Postby Anonymous User » Sun Oct 09, 2011 10:20 pm

Anonymous User wrote:I thought about writing the following in a longer, self-contained thread but I suppose this is as adequate an opportunity as any.

Bottom-line: I really think people need to think long and hard about the prospect of attending a school outside of the T10 -- T6 really. I'm a median student at CCN who just barely got a job in Chicago, despite above-average interviewing, work-experience, and other intangibles. I had another offer in my hometown (a true tertiary market) but was essentially shut out of that market as well. Oh, and for the record (and not that the prior poster's point merits further commentary), but I have a parent who works BigLaw in that secondary market and who knows a heavy-hitter at each of the firms I applied at (and to which I was later rejected). So the "just know somebody" tagline is hilariously wrong ITE.

Additionally, and even though my school putatively has done quite well, I know students on both ends of the curve who targeted not only primaries but secondaries (for which they had a "tie") and came up empty-handed. Some of these students were on the LR and most all of them would easily have "fit the profile" if you had asked our classmates prior to OCI. It's just shit luck in a shit economy that kept them out.
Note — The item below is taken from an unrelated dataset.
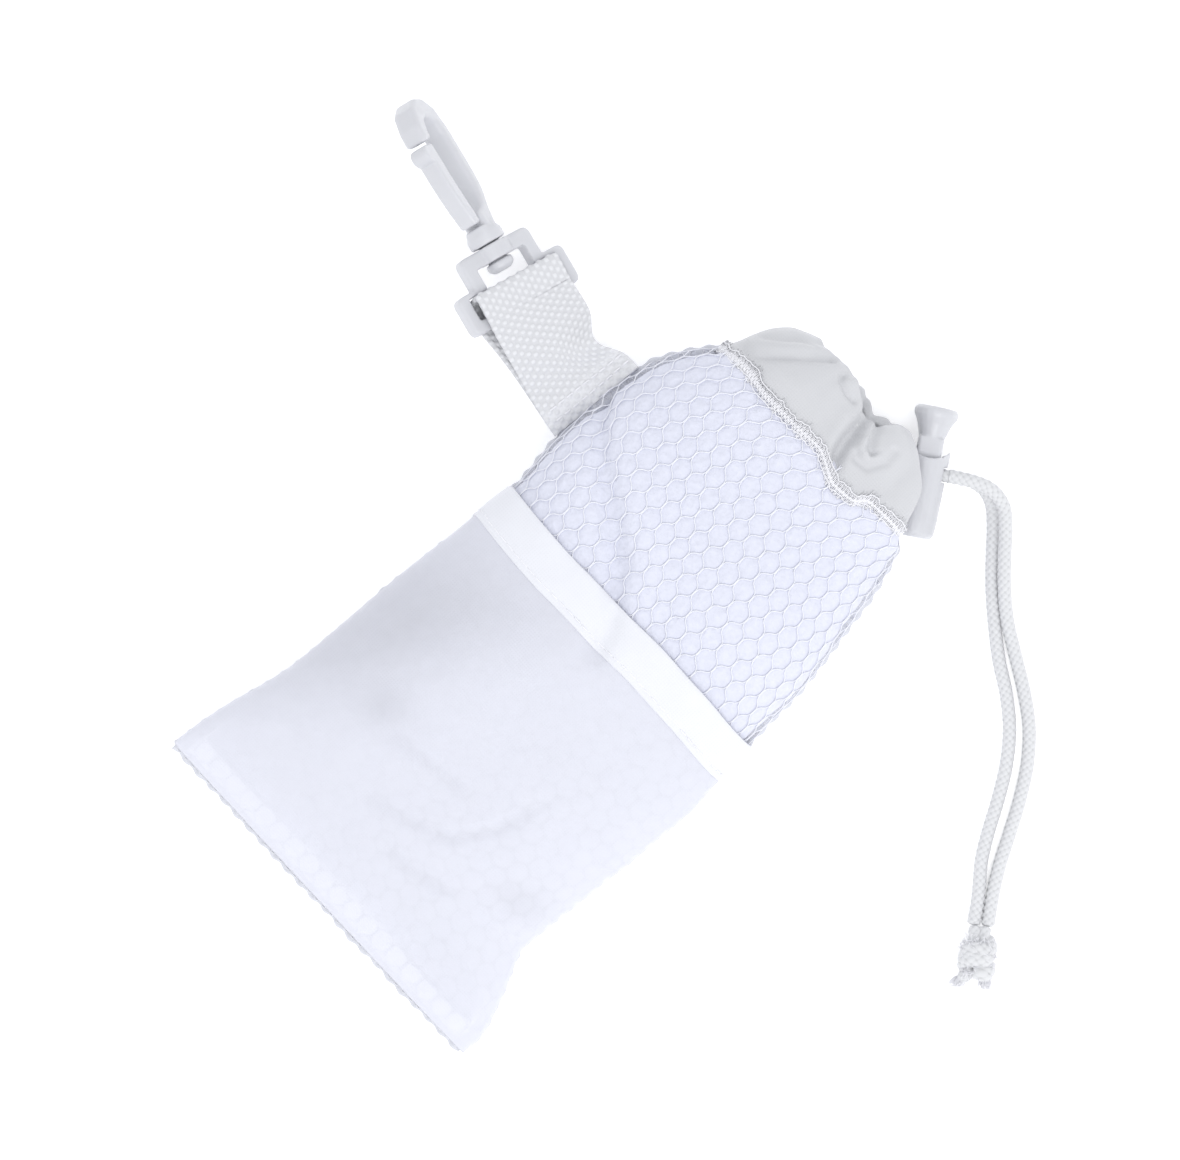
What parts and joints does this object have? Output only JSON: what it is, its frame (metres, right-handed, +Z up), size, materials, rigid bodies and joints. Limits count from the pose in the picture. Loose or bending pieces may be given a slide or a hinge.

The larger point that I want to make is that while my school will likely place 70%+ into a bigfirm SA, the ~30% who were shut out generally just had bad luck. This "bad luck" is magnified exponentially as you move down the USNWR list. I have a sibling at a T25 and his buddy is on the LR and could not get a job at a big firm in that secondary market despite superlative grades, a science degree, and strong interviewing. He told me it was hit-or-miss whether the law review got a SA in that market.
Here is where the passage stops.